Hoy, mientras el país está absorto en los escándalos que ocupan la atención mediática de cada semana, millones de estudiantes de calendario A regresan a clases después de vacaciones. Es probable que nuevos pupitres estén vacíos, que sus antiguos ocupantes no contesten al llamado de lista y que sus profes y compañeros se pregunten por qué desaparecieron, pues suele suceder que de muchos no se vuelve a tener noticia, como si se los hubiera tragado la tierra (o el sistema educativo). De allí también desaparecen y se convierten en una cifra que engrosa las estadísticas sobre deserción escolar. Del estudiante que deja la escuela en forma temporal o definitiva, lo habitual es perder el rastro. Como si fuera un desaparecido.
El fenómeno de la deserción escolar, o el abandono de la escuela durante los años cruciales del ciclo educativo, desde la infancia hasta la juventud, no es nuevo en el país y suele ser irremediable, puesto que dejar de ir a la escuela un año, o dos o tres, tiene efectos demoledores para la autoestima y la confianza, y hace cada vez más difícil retomarla, lo cual multiplica de forma exponencial sus efectos adversos.
Además de la catástrofe emocional, cognitiva y social, un niño sin escuela es una pérdida de potencial mayor que las sumas cuantiosas perdidas por el derrame de combustibles, por la tala de bosques o por el robo de dinero público. Cada niña obligada a irse de la escuela es un cerebro sin desarrollar, un proyecto de vida que se queda en obra negra y, como está demostrado, un miembro con potencial para integrar los grupos y las economías ilegales.
Según noticias publicadas por medios como ‘Infobae’ o ‘Portafolio’, entre noviembre de 2022 y mayo de 2023, 473.786 niños y jóvenes han desertado de las instituciones educativas, en tanto que en 2021 y 2022 el promedio fue de 330.000. Esos informes, atribuidos a fuentes del Ministerio de Educación, señalan que el departamento con más deserción es Putumayo, seguido por Arauca, Guainía y Caquetá, lo cual plantea conexiones con el conflicto armado y corrobora las alertas sobre el aumento del reclutamiento ilegal de niños, niñas y adolescentes.
¿Cómo pensar en esa nueva ecología planetaria, con centro en la Amazonía, propuesta por los presidentes de Colombia y Brasil, sin atender estas alertas sobre el mayor recurso con el que cuenta la humanidad, que son estos niños?
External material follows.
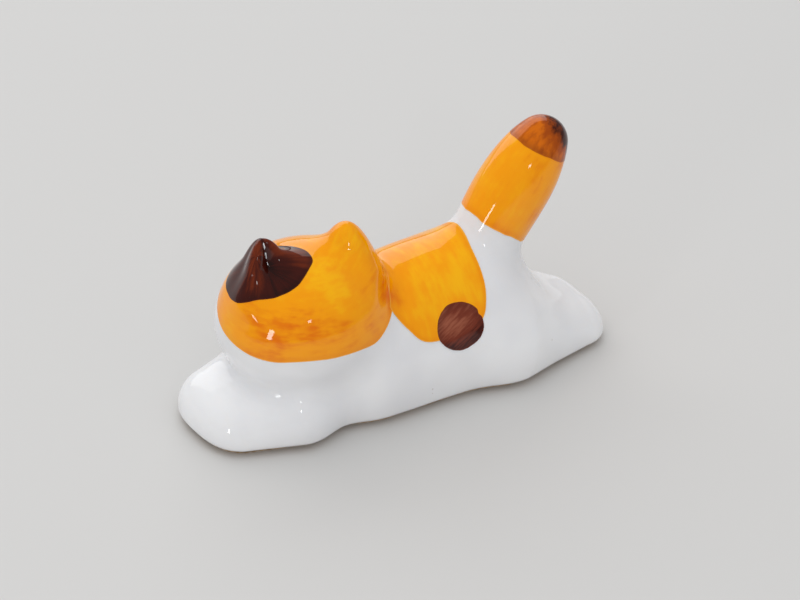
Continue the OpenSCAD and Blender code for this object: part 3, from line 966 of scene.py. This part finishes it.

Si bien los informes mencionados señalan también que las ciudades con índices mayores de deserción escolar son Bogotá, Medellín, Soledad (Atlántico) y Cali, y la atribuyen a factores de orden público y seguridad, sumados a la falta de recursos económicos, informáticos, familiares y culturales, cuyo ‘leitmotiv’ es la inequidad, considero importante señalar que estas cifras de deserción escolar de 2022 y 2023 no han sido oficialmente publicadas por el Ministerio de Educación a partir del Sistema Integrado de Matrícula (Simat), que es la base de datos en la cual se reportan los estudiantes matriculados en todos los niveles educativos.
Dado que la información sobre cómo se cerró el año escolar 2022 aún no ha sido entregada, a pesar de estar comenzando el segundo semestre de 2023, es urgente presentarla públicamente para saber si las estimaciones sobre deserción son reales o si aún se quedan cortas.
Pese al retraso en la actualización de cifras, todo indica que en 2023 la escuela sigue perdiendo niños y cabe preguntarse cuál es su lugar en un proceso de paz total. Cada día y cada semestre son irrecuperables para cada estudiante que se pierde por la guerra, la pobreza, el acoso escolar, la falta de acompañamiento o, simplemente, porque la escuela no le dice nada. Así, sin permanencia, la educación superior como derecho es una falacia.